>>>
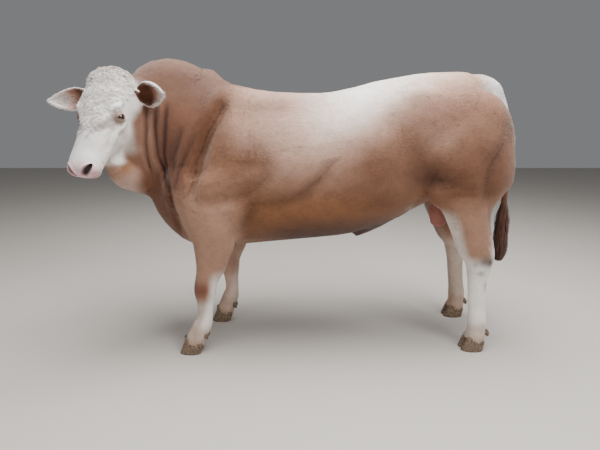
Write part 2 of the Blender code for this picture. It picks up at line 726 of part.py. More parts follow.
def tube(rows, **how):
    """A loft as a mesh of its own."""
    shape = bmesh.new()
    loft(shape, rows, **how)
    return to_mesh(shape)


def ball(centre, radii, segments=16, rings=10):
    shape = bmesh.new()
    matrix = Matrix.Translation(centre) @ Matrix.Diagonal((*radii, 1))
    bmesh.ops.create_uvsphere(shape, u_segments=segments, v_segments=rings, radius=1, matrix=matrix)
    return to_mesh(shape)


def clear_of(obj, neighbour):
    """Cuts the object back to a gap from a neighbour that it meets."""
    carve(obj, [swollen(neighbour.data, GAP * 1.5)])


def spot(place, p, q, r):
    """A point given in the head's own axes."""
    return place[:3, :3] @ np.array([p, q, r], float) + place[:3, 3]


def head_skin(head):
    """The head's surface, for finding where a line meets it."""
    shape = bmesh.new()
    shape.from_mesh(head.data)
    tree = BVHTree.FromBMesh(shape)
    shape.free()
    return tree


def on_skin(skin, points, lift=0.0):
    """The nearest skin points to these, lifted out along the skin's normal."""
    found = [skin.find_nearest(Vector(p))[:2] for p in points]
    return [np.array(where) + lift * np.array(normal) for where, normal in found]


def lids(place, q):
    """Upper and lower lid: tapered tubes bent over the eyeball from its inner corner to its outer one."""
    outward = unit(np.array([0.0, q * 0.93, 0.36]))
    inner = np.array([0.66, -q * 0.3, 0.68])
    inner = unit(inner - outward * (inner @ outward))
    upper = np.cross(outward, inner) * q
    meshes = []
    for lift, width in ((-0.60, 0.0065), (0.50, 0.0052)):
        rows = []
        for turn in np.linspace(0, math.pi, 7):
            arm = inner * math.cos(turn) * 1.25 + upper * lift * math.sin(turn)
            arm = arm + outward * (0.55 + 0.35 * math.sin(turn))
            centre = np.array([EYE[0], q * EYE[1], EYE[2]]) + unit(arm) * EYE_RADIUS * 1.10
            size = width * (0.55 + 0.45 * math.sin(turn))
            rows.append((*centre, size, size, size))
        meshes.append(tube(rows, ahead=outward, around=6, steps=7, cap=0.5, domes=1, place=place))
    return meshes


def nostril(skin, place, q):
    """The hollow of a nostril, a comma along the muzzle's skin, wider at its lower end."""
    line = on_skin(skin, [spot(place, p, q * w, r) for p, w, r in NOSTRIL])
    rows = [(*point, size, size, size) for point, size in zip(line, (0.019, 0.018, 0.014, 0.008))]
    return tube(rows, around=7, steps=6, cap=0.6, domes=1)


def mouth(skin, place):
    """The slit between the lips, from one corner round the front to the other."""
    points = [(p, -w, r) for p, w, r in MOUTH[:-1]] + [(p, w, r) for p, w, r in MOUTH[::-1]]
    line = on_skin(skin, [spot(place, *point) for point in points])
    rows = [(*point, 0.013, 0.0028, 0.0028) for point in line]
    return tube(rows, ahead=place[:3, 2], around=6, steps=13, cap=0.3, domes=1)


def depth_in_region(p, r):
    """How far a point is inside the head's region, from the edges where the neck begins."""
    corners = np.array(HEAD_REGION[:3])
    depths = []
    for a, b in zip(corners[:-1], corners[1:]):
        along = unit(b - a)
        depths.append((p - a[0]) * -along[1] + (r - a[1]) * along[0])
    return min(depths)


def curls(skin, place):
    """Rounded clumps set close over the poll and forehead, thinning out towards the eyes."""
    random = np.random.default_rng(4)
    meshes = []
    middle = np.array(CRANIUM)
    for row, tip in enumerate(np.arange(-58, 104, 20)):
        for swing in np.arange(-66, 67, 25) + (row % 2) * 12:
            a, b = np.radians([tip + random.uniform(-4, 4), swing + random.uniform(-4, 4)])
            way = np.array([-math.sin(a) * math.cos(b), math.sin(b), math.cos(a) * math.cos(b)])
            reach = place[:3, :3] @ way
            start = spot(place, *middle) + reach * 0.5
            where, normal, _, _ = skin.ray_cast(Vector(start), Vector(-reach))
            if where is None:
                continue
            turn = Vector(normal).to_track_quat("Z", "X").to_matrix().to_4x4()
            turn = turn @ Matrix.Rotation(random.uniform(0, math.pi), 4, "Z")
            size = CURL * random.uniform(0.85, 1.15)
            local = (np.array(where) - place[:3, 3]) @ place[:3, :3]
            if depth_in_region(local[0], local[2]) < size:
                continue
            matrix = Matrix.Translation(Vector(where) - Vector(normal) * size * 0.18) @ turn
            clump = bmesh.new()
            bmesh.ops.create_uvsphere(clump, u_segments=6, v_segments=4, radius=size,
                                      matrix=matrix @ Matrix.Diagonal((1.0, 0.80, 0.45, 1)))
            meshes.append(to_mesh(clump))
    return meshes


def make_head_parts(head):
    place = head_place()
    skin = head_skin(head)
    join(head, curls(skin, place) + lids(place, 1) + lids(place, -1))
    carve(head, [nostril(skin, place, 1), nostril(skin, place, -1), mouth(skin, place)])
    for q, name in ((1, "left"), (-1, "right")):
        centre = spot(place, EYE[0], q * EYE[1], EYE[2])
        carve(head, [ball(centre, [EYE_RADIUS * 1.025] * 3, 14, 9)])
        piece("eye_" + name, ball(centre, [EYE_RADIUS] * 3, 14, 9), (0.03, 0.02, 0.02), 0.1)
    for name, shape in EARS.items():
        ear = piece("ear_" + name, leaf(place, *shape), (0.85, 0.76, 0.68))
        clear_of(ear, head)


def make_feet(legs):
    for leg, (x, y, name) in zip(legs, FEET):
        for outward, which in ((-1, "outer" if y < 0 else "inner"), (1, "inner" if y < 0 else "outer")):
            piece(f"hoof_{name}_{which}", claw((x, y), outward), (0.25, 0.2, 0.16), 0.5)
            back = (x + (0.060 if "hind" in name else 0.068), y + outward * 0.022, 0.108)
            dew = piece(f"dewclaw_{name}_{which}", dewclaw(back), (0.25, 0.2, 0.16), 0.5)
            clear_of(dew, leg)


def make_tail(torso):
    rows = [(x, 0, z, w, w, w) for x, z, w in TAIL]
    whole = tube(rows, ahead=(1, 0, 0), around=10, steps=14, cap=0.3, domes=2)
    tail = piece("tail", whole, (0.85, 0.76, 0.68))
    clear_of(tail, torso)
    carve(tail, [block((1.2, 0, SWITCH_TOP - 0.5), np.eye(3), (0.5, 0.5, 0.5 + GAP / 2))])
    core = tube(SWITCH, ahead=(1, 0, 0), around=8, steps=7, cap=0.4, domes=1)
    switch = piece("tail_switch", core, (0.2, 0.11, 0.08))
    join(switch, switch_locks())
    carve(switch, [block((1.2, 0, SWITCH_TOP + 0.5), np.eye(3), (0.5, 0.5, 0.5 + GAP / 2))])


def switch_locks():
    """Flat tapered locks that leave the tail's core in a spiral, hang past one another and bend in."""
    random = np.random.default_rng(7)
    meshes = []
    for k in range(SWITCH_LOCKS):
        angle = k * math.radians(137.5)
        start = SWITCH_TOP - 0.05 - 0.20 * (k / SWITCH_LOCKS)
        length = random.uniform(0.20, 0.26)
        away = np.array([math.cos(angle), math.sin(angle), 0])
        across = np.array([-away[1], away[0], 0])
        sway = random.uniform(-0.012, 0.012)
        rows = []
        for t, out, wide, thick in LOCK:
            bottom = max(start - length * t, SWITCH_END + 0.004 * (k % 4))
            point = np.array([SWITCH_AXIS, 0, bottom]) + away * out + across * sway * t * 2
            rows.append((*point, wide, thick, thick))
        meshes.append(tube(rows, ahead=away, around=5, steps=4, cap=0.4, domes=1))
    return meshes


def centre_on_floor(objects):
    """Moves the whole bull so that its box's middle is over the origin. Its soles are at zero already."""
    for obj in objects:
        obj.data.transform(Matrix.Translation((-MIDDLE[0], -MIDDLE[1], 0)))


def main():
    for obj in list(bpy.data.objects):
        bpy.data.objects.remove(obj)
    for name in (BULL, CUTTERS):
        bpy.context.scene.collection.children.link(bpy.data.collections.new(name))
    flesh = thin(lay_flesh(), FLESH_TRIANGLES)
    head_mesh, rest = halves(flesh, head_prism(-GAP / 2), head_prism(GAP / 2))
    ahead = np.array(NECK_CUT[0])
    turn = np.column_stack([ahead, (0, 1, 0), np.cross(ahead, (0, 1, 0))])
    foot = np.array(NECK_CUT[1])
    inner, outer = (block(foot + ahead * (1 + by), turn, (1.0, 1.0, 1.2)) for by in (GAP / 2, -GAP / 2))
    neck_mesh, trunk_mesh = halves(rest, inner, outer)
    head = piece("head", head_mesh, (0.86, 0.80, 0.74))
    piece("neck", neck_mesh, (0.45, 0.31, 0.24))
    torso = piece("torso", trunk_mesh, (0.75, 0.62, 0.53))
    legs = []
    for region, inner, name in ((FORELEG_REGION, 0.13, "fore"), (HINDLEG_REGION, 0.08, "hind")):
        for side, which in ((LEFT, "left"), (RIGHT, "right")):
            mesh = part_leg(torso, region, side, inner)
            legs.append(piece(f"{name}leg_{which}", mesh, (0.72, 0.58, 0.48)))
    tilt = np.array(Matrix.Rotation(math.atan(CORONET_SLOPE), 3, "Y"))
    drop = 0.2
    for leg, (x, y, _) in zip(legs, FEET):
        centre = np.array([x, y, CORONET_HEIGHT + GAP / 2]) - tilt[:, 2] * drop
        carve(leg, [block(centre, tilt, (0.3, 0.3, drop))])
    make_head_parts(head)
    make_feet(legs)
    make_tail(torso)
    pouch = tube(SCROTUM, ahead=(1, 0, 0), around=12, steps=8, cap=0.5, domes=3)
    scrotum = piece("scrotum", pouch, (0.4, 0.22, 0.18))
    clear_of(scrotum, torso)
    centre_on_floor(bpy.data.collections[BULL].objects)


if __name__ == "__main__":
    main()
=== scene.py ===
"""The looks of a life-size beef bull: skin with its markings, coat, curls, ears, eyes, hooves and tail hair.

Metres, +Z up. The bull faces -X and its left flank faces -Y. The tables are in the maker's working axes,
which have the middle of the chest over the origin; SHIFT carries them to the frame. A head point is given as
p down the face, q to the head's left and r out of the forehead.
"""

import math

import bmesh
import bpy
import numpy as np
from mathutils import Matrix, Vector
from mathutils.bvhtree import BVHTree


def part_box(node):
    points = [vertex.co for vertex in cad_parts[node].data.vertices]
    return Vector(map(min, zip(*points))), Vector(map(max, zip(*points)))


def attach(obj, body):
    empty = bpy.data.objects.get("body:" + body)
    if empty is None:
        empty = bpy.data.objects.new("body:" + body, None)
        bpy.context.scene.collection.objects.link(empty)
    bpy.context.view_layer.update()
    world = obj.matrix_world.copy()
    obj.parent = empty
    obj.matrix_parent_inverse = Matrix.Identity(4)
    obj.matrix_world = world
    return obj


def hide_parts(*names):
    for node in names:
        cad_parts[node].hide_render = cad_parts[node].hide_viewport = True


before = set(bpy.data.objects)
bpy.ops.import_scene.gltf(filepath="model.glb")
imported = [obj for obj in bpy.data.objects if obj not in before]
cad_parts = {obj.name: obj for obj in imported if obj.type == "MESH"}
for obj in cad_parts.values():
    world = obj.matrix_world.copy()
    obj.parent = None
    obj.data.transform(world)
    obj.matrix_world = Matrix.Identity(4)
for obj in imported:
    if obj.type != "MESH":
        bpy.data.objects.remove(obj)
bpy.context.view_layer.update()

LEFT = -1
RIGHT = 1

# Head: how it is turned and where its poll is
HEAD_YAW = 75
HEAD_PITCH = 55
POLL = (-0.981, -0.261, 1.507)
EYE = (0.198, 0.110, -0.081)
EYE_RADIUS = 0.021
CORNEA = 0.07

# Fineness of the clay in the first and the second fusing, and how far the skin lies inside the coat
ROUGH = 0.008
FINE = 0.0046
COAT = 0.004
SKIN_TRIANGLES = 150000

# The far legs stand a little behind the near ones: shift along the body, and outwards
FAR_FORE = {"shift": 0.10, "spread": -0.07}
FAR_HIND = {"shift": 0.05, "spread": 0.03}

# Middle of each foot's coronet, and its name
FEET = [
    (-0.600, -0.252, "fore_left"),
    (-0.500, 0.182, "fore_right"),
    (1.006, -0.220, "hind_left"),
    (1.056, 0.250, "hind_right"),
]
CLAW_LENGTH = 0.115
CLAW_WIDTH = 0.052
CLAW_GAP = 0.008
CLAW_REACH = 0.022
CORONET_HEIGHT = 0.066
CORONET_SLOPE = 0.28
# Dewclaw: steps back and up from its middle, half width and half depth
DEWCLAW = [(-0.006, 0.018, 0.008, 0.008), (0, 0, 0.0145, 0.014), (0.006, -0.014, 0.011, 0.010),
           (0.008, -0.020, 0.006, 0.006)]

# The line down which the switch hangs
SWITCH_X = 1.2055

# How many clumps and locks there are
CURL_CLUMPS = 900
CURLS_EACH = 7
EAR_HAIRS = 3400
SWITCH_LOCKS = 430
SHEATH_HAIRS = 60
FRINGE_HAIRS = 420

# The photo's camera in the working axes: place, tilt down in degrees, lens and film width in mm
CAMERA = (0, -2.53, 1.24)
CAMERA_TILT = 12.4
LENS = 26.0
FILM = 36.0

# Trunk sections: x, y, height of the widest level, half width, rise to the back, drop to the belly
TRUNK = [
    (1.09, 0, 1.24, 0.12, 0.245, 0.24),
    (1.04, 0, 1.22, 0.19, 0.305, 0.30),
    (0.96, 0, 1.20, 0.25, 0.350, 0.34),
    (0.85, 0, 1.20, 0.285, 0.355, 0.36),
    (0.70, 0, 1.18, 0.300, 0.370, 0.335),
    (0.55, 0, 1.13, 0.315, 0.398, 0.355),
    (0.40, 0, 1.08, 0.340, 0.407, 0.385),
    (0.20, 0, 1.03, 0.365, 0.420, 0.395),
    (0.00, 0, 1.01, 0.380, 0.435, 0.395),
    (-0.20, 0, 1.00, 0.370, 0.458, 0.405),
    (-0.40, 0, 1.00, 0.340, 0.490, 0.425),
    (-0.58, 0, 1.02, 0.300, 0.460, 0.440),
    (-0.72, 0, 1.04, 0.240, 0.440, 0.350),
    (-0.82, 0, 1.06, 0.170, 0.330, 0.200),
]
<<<
* Problem to solve
Retype only what lies between the line bearing "(0.45, 0.31, 0.24))" and the line bearing "if empty is", keeping both of those lines.

* Solution to the problem
    piece("neck", neck_mesh, (0.45, 0.31, 0.24))
    torso = piece("torso", trunk_mesh, (0.75, 0.62, 0.53))
    legs = []
    for region, inner, name in ((FORELEG_REGION, 0.13, "fore"), (HINDLEG_REGION, 0.08, "hind")):
        for side, which in ((LEFT, "left"), (RIGHT, "right")):
            mesh = part_leg(torso, region, side, inner)
            legs.append(piece(f"{name}leg_{which}", mesh, (0.72, 0.58, 0.48)))
    tilt = np.array(Matrix.Rotation(math.atan(CORONET_SLOPE), 3, "Y"))
    drop = 0.2
    for leg, (x, y, _) in zip(legs, FEET):
        centre = np.array([x, y, CORONET_HEIGHT + GAP / 2]) - tilt[:, 2] * drop
        carve(leg, [block(centre, tilt, (0.3, 0.3, drop))])
    make_head_parts(head)
    make_feet(legs)
    make_tail(torso)
    pouch = tube(SCROTUM, ahead=(1, 0, 0), around=12, steps=8, cap=0.5, domes=3)
    scrotum = piece("scrotum", pouch, (0.4, 0.22, 0.18))
    clear_of(scrotum, torso)
    centre_on_floor(bpy.data.collections[BULL].objects)


if __name__ == "__main__":
    main()
=== scene.py ===
"""The looks of a life-size beef bull: skin with its markings, coat, curls, ears, eyes, hooves and tail hair.

Metres, +Z up. The bull faces -X and its left flank faces -Y. The tables are in the maker's working axes,
which have the middle of the chest over the origin; SHIFT carries them to the frame. A head point is given as
p down the face, q to the head's left and r out of the forehead.
"""

import math

import bmesh
import bpy
import numpy as np
from mathutils import Matrix, Vector
from mathutils.bvhtree import BVHTree


def part_box(node):
    points = [vertex.co for vertex in cad_parts[node].data.vertices]
    return Vector(map(min, zip(*points))), Vector(map(max, zip(*points)))


def attach(obj, body):
    empty = bpy.data.objects.get("body:" + body)
    if empty is None:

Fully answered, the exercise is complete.